The New Zealanders successfully lobbied for their suspects to be added to the US military kill-list.
Just 18 days after Mr O'Donnell's death, a Chinook helicopter carrying up to 70 SAS soldiers set off to Tirgiran valley in search of their prey.
Then-Defence Minister Wayne Mapp and Defence Force chief Sir Jerry Mateparae were in Kabul when the operation went live.
Prime Minister John Key gave it the green light - by phone. Mr Mateparae watched it unfold on a live feed.
The snipers landed first, the main troops shortly after - gunfire came from above them.

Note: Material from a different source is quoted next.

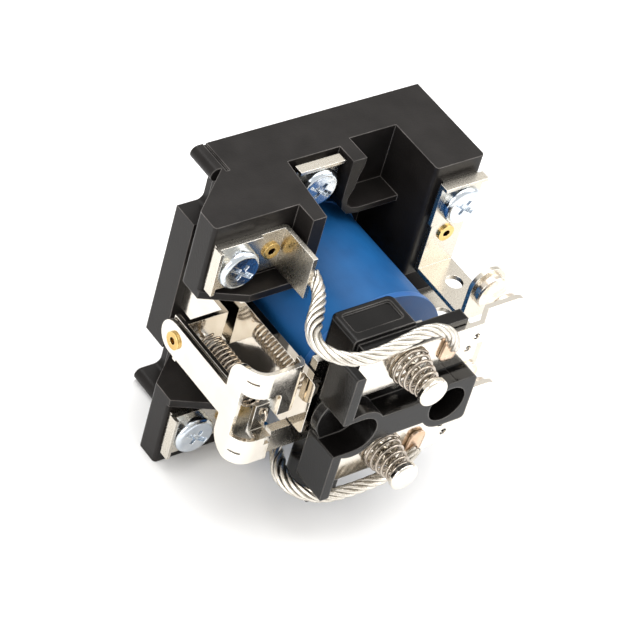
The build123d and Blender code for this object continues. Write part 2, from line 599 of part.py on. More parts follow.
def moving_arm():
    """Plated contact arm on its pin, stepped back at the contact end."""
    y0 = ARM_BACK - ARM_T
    low = CONTACT_Z - ARM_H / 2
    high = CONTACT_Z + ARM_H / 2
    back_end = moving_back() - CONTACT_T
    step = back_end - ARM_BACK
    plan = [(ARM_LEFT, y0), (JOG_X[0], y0), (JOG_X[1], y0 + step), (CONTACT_X, y0 + step),
            (CONTACT_X, ARM_BACK + step), (JOG_X[1], ARM_BACK + step), (JOG_X[0], ARM_BACK), (ARM_LEFT, ARM_BACK)]
    arm = prism_z(plan, low, high)
    arm += rod_y(CONTACT_X, CONTACT_Z, ARM_H / 2, y0 + step, ARM_BACK + step)
    arm -= rod_y(PIN_X, CONTACT_Z, PIN_R + SLIDE_CLEAR, y0 - 1, ARM_BACK + 1)
    for x, z in ((13.2, CONTACT_Z - 1.2), (15.4 - 0.8, CONTACT_Z + 1.6)):
        arm -= rod_y(x, z, 0.8, y0 - 1, ARM_BACK + 1)
    return arm


def moving_back():
    """Plane of the moving contact's face when open."""
    return FIXED_LEG_Y - STRIP_T - CONTACT_T - CONTACT_GAP


def moving_contact():
    """Contact button on the back of the moving arm."""
    y = moving_back()
    button = rod_y(CONTACT_X, CONTACT_Z, CONTACT_R, y - CONTACT_T, y)
    return chamfer([e for e in button.edges().filter_by(GeomType.CIRCLE) if e.center().Y > y - 0.1], 0.3)


def contact_spring():
    """Conical spring between arm and pin head, its wide end on the arm."""
    y0 = PIN_HEAD_Y + 0.35
    y1 = ARM_BACK - ARM_T - 0.35
    length = y0 - y1
    outer = Pos(PIN_X, (y0 + y1) / 2, CONTACT_Z) * Rot(90, 0, 0)
    big = CONE_R[0] + SPRING_WIRE / 2
    small = CONE_R[1] + SPRING_WIRE / 2
    shell = outer * Cone(big, small, abs(length))
    core = outer * Cone(big - SPRING_WIRE, small - SPRING_WIRE, abs(length) + 0.001)
    return shell - core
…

But the authors say "hell broke loose" below them.
An Apache helicopter flown by US troops but allegedly commanded by SAS soldiers unleashed with cannons, rockets and missiles firing repeatedly.
The authors are adamant that zero insurgents were killed.
The SAS moved onto a second village - where empty buildings were bombed and torched.
The book's authors say it was there an Apache chopper hunted down and killed two innocent villagers.
On August 23 an official press release came out claiming 12 insurgents were dead and no civilians harmed.
Mr Hager and Mr Stephenson say the death toll is six civilians.
The Defence Force stands by the statements of no civilians killed and the revised insurgent death toll of nine. Nine people who have never been named.
Now, Mr Mapp has conceded that civilians were killed, and Hit & Run alleges he told a friend the operation was New Zealand's "biggest and most disastrous operation - a fiasco".